City Pulse called Dayna Clark, public information director for the Detroit Police Department shortly after 9 a.m. Thursday for comment. Clark’s administrative assistant referred City Pulse to the FBI for questions. The FBI declined to comment. Later, Clark first placed an angry call to City Pulse for not having sought comment. But later she apologized, explaining that City Pulse’s request never got to her.

Sosebee said he was “confident all involved jurisdictions including the Detroit Police Department did everything that was asked of them and more to find the accused and assist with locating Wynter.”

Fitzgerald said officers from Detroit began responding to information put out across the Law Enforcement Information Network (LEIN) at about 1 a.m. July 3. They continued responding to updated information until approximately 10:30 a.m. July 3. He said Monday morning at about 5:40 a.m. officers were dispatched to the vicinity of where Cole-Smith’s body was discovered Wednesday night.

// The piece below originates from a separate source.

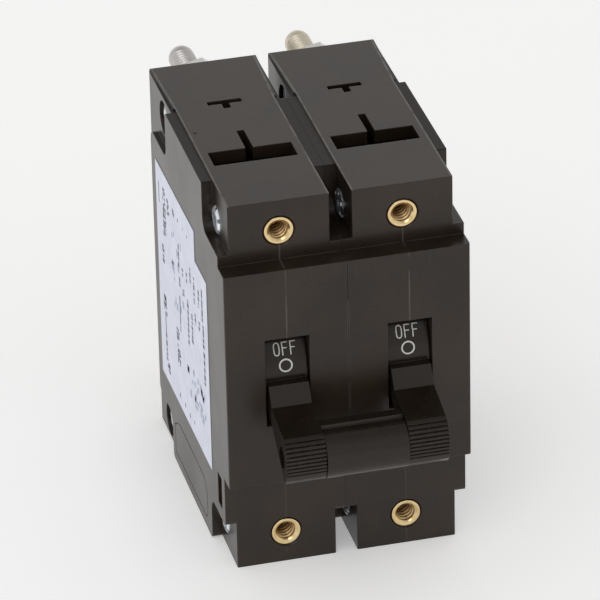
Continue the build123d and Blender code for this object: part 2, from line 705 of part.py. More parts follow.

“The closest location would've been probably four blocks away, going off of just memory,” Fitzgerald said. He said he had a “stack” of documents to verify each action taken by Detroit officers during the frantic Amber Alert search for both Cole-Smith and Trice. He declined to make those documents immediately available, requesting instead a Freedom of Information Act request be filed for the documents.

Trice, 26, and Cole-Smith were the subject of a statewide Amber Alert at about 2 a.m. July 3. The alert was put out after Lansing Police were called to the home of Trice’s ex-girlfriend on a domestic violence report. The woman had been stabbed. Law enforcement found Cole-Smith’s younger brother in the home, but she was missing, as was her mother’s car.

Monday at about 5:45 a.m., Trice was apprehended in St. Claire Shores, approximately 10 miles away from where Cole-Smith’s body was found in an overgrown alley.

Fitzgerald said Law enforcement searched areas broadly identified by cell phone geolocation data until “they were able to fine-tune those XY coordinates through re-reviewing the pings from the phone.”